(Records with modeling code)
+ + + + + + +

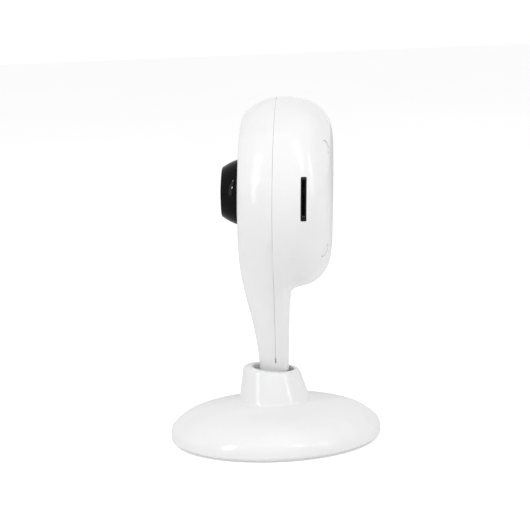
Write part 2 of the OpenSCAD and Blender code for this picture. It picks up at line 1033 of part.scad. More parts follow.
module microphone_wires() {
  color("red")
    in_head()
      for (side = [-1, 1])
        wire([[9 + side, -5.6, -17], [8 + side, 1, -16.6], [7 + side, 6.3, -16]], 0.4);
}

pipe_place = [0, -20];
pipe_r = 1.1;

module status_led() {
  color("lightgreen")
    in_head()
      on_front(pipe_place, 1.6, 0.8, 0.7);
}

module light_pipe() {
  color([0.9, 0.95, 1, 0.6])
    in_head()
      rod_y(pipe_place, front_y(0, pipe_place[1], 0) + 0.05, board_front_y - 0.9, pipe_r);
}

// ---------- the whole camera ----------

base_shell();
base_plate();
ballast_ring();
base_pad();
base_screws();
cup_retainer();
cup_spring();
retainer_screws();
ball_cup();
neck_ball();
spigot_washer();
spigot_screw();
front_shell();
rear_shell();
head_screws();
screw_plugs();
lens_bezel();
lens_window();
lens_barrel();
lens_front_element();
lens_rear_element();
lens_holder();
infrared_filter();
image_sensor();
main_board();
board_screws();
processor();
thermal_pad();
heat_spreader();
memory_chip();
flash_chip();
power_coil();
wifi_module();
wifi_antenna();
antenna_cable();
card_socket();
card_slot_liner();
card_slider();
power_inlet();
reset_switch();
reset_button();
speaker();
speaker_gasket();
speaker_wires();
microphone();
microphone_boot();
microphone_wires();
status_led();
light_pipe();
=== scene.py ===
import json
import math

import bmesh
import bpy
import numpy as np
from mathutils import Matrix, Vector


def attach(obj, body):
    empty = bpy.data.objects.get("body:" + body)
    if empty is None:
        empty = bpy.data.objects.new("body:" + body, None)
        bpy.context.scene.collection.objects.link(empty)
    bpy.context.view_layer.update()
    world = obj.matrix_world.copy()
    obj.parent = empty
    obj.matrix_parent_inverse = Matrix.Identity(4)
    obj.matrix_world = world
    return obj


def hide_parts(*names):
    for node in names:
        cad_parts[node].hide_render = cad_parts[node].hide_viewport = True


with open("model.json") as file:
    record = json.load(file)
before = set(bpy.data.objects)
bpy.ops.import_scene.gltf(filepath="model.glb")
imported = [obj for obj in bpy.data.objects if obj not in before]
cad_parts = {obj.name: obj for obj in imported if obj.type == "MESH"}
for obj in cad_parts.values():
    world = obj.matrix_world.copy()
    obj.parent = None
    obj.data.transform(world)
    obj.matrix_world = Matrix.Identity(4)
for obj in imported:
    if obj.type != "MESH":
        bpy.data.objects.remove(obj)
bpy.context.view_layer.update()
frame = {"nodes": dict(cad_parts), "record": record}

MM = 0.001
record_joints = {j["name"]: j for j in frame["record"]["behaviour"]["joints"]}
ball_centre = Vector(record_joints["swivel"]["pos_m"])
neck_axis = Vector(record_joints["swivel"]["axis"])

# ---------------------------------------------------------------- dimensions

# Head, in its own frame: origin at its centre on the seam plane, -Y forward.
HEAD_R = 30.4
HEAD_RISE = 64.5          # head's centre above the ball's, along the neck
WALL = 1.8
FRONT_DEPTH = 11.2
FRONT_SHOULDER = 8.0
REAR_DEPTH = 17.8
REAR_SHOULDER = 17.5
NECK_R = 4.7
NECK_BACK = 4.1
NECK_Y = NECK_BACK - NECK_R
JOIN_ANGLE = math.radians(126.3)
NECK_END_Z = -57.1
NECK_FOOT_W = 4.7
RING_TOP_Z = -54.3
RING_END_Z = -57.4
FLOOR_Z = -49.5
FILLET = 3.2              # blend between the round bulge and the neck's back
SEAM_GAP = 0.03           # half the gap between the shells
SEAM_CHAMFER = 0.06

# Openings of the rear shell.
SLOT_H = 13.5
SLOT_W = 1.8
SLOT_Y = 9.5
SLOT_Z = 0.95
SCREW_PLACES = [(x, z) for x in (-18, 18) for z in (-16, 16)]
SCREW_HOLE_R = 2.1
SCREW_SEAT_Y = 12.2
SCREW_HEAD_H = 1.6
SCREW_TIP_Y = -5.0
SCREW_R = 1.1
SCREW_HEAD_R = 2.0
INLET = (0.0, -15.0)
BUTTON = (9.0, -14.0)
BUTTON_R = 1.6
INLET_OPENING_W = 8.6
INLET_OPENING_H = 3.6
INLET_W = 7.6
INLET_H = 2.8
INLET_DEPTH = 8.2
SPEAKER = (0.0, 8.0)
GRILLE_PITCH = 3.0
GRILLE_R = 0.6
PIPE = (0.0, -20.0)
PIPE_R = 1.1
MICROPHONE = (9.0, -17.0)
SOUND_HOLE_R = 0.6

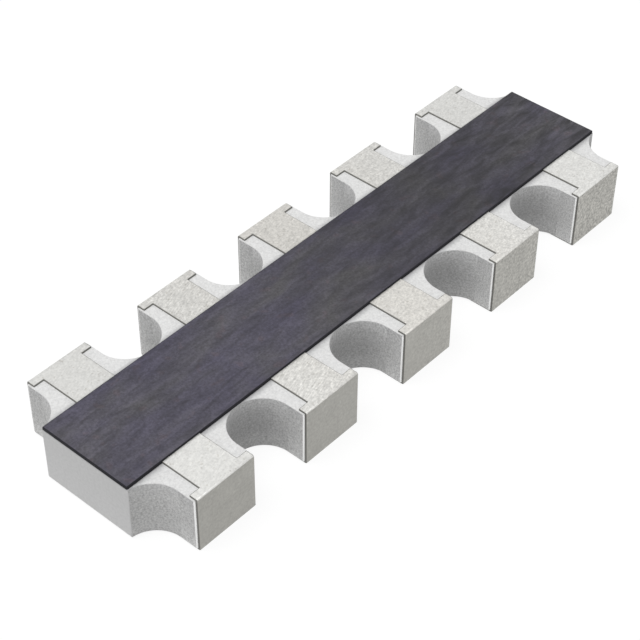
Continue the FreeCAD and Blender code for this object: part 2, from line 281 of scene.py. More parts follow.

+ + + + + + +

OBJECTIVE:
Of the entries listed above, reproduce only the lines starting at the line containing "base_shell();" and ending at the line containing "obj.matrix_parent_inverse = Matrix.Identity(4)". Include both, exactly as they stand.

THE OUTPUT:
base_shell();
base_plate();
ballast_ring();
base_pad();
base_screws();
cup_retainer();
cup_spring();
retainer_screws();
ball_cup();
neck_ball();
spigot_washer();
spigot_screw();
front_shell();
rear_shell();
head_screws();
screw_plugs();
lens_bezel();
lens_window();
lens_barrel();
lens_front_element();
lens_rear_element();
lens_holder();
infrared_filter();
image_sensor();
main_board();
board_screws();
processor();
thermal_pad();
heat_spreader();
memory_chip();
flash_chip();
power_coil();
wifi_module();
wifi_antenna();
antenna_cable();
card_socket();
card_slot_liner();
card_slider();
power_inlet();
reset_switch();
reset_button();
speaker();
speaker_gasket();
speaker_wires();
microphone();
microphone_boot();
microphone_wires();
status_led();
light_pipe();
=== scene.py ===
import json
import math

import bmesh
import bpy
import numpy as np
from mathutils import Matrix, Vector


def attach(obj, body):
    empty = bpy.data.objects.get("body:" + body)
    if empty is None:
        empty = bpy.data.objects.new("body:" + body, None)
        bpy.context.scene.collection.objects.link(empty)
    bpy.context.view_layer.update()
    world = obj.matrix_world.copy()
    obj.parent = empty
    obj.matrix_parent_inverse = Matrix.Identity(4)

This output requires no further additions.